The foundation stone for the new building was laid on the 18 February 1867. It was designed by James Williams in the Italianate style, built in ashlar stone and was officially opened on 25 March 1868. The design involved a symmetrical main frontage of fifteen bays facing onto Small Street. The central bay, which was slightly recessed, featured a round headed opening formed by columns supporting imposts, an arch and a keystone. The wings featured central recesses of three bays each containing polished Doric order columns. The other bays on the ground floor were fenestrated by sash windows separated by Doric order pilasters, while the first floor was fenestrated by sash windows with cornices supported by brackets and the second floor was fenestrated by smaller square shaped sash windows. At roof level, there was a cornice and a balustraded parapet. The building was extended to create a new wing, designed by Edward Rivers, for the accommodation of postal staff in 1889. The works provided difficult because they required the demolition of the old cellars of "Creswicks". The building was extended again, to a design by John Rutherford, in 1909.
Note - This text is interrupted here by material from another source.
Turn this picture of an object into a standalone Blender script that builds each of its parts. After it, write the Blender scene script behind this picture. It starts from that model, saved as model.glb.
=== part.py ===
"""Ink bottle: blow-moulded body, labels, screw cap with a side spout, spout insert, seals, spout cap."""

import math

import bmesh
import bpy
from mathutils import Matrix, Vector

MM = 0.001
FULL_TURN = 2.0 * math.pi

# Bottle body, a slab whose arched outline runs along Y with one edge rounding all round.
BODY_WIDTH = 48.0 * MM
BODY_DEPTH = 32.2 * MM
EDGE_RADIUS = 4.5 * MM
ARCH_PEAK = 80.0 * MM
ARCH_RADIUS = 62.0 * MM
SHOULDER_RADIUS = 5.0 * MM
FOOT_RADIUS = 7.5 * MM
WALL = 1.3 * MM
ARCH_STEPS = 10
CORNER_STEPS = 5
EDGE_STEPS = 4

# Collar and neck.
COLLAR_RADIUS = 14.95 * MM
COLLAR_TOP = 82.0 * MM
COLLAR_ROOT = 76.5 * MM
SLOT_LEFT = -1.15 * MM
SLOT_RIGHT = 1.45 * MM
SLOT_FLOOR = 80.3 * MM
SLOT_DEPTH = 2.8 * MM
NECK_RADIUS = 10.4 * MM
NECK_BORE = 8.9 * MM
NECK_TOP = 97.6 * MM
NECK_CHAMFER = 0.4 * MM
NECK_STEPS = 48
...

The building closed as a post office in the 1980s and was converted into a courthouse, to a design by Stride Treglown, between 1989 and 1993. The Crown Court, which had met in the Guildhall on the opposite side of the road, moved into the building in December 1993.

Notable cases at Bristol Crown Court have included the trial and conviction of 15 defendants accused of drugs offences following Operation Julie in the 1970s, the trial and subsequent conviction of Gary Glitter accused of downloading child pornography in 1999 and the trial and subsequent acquittal of four defendants accused of criminal damage in relation to the removal and dumping in the canal of the controversial statue of Edward Colston during a protest in 2020.

==Archives==
Records of the Bristol Courts of Assizes and the Quarter Sessions, which preceded the Crown Court, are held at Bristol Archives. Bristol Crown Court records from 1972 onwards are held at the National Archives UK.